Collected material ::
★ ★ ★ ★ ★

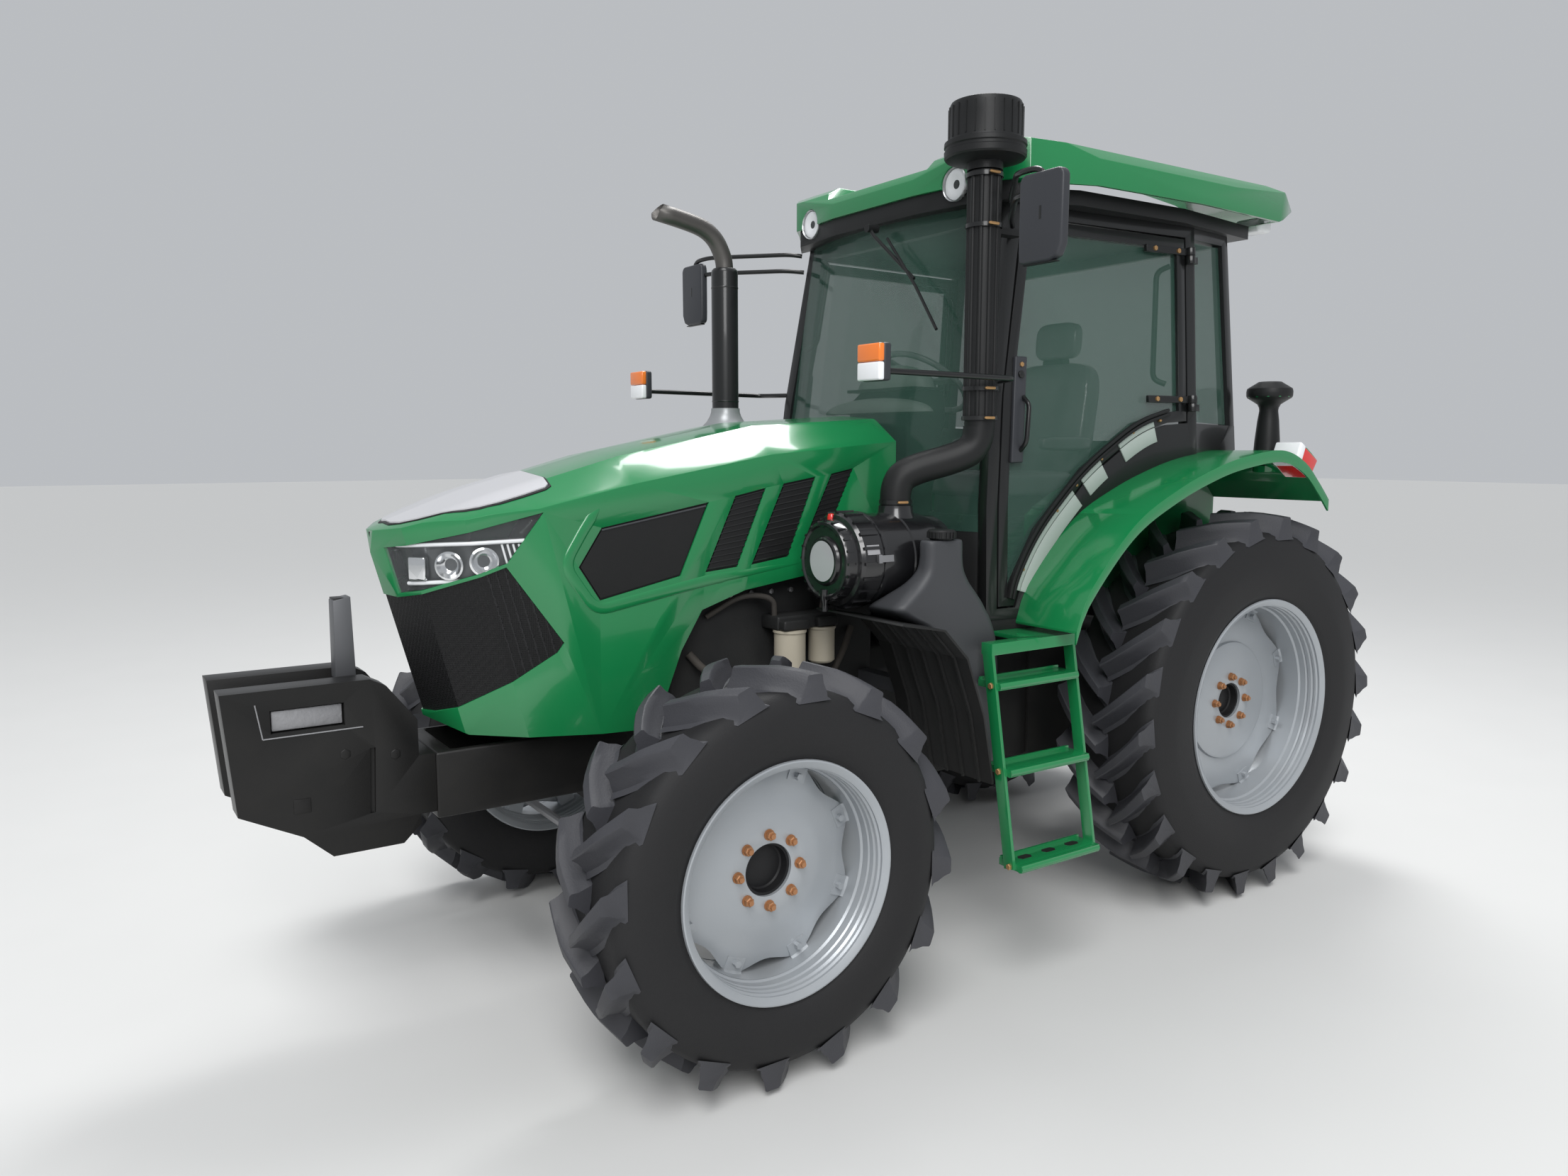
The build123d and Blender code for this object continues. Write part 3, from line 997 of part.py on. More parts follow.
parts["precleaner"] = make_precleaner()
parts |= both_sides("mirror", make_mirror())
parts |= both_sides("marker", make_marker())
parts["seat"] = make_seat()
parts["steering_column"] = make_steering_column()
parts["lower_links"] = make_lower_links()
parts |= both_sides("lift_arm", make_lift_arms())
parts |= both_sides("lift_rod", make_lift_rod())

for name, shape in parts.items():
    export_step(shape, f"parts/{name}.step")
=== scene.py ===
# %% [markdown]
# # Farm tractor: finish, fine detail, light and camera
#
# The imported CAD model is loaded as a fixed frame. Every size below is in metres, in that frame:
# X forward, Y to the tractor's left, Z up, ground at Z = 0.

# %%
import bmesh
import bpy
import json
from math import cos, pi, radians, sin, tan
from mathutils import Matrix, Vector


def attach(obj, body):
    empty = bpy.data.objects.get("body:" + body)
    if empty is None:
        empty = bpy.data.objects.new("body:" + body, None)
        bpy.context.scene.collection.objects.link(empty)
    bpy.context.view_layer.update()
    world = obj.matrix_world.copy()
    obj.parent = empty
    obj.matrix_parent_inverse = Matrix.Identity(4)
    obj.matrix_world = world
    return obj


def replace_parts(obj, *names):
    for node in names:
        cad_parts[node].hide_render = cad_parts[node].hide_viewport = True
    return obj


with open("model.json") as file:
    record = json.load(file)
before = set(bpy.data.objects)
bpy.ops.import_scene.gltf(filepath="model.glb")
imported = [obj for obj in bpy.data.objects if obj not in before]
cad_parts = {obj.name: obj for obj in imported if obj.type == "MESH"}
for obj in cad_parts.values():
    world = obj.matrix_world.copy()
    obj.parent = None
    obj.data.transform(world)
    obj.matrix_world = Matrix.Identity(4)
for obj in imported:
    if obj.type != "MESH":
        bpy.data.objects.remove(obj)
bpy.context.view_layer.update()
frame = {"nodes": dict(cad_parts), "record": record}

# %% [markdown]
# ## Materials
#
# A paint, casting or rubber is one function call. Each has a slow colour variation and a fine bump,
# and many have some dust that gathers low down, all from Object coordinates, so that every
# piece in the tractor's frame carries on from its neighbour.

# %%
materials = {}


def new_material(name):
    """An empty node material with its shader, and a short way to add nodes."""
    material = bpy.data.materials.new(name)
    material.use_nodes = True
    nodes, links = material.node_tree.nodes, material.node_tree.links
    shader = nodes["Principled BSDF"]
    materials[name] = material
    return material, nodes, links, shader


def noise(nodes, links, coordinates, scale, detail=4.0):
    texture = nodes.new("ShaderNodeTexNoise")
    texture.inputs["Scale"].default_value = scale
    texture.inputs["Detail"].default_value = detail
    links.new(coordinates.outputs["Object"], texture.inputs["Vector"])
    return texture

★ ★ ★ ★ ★

Instructions to follow :: Sift the material for lines with the string "imported". Copy each one found.

Written response ::
# The imported CAD model is loaded as a fixed frame. Every size below is in metres, in that frame:
imported = [obj for obj in bpy.data.objects if obj not in before]
cad_parts = {obj.name: obj for obj in imported if obj.type == "MESH"}
for obj in imported:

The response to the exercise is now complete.